The seminar will be organized over 3 days, in 4 daily sessions of 4 speakers each, who will have 15 minutes to make their presentations, followed by 30 minutes of debate. Depending on the number of papers selected, simultaneous panels may be organized.
Proposals are welcomed from doctorate and master students, graduates, professors, curators and cultural and artistic activists.
The conference languages will be Portuguese, Spanish and English.
Deadline for submitting proposals: March 1, 2019
Instructions for submitting proposals:
The paper can be written and presented in Portuguese, Spanish or English. Please indicate in the beginning of the proposal the language in which the presentation will be made.
Abstract of 800 words in Portuguese, Spanish and English, and a brief bio, also in Portuguese, Spanish, and English of no more than 60 words.

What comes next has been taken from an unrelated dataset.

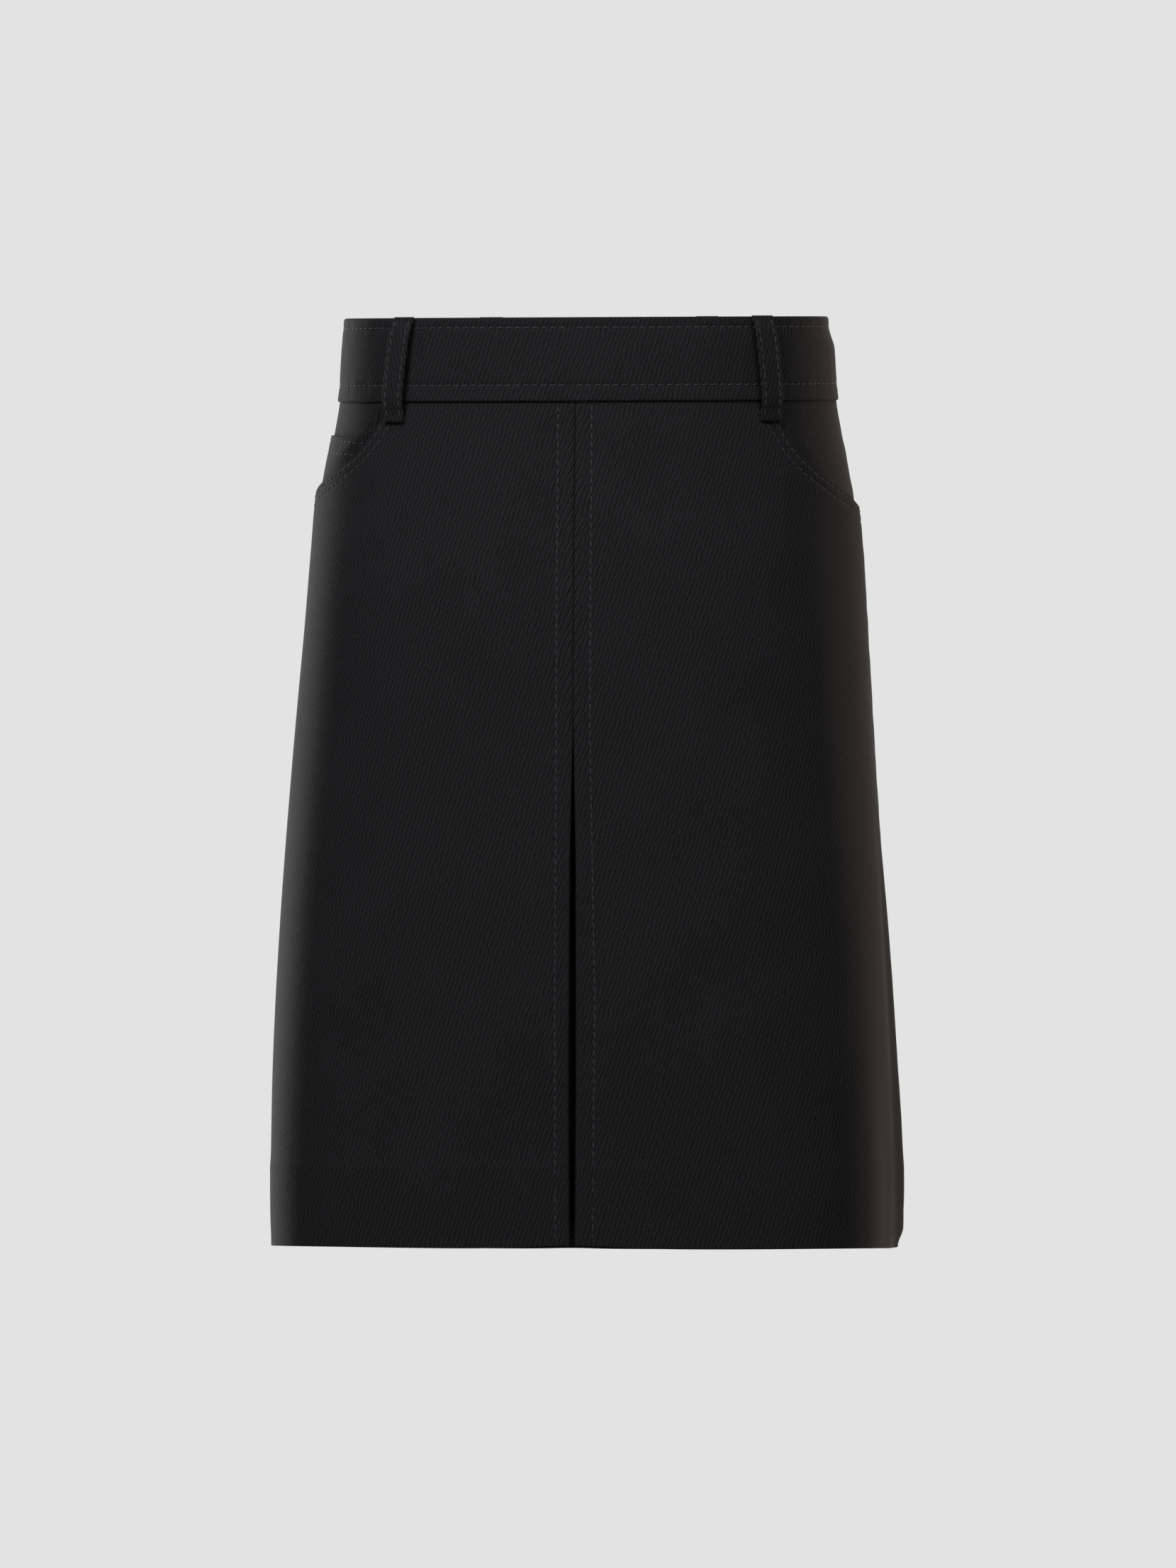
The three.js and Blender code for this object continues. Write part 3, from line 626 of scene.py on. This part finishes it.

The proposal will be considered submitted when the author receives a confirmation of receipt by email.
Presentation of proposals: seminario.internacional@bienal
Final papers and presentations:
– The length of the papers may not exceed 2,000 words.
– The deadline for the submission of papers is August 15, 2019.
– The program will be distributed at the end of September 2019.
– It is expected that all the speakers will have read the papers of their panel members and are ready to make comments and participate in the discussion. The papers will be circulated in advance only among the members of each panel.
– Each speaker will have a maximum of 15 minutes to present their work and the visual materials that accompany it. We hope that this process will facilitate an active discussion between the panelists, the moderators and the audience.
The final papers will be published in digital format, on the website of the Fundação Bienal do Mercosul.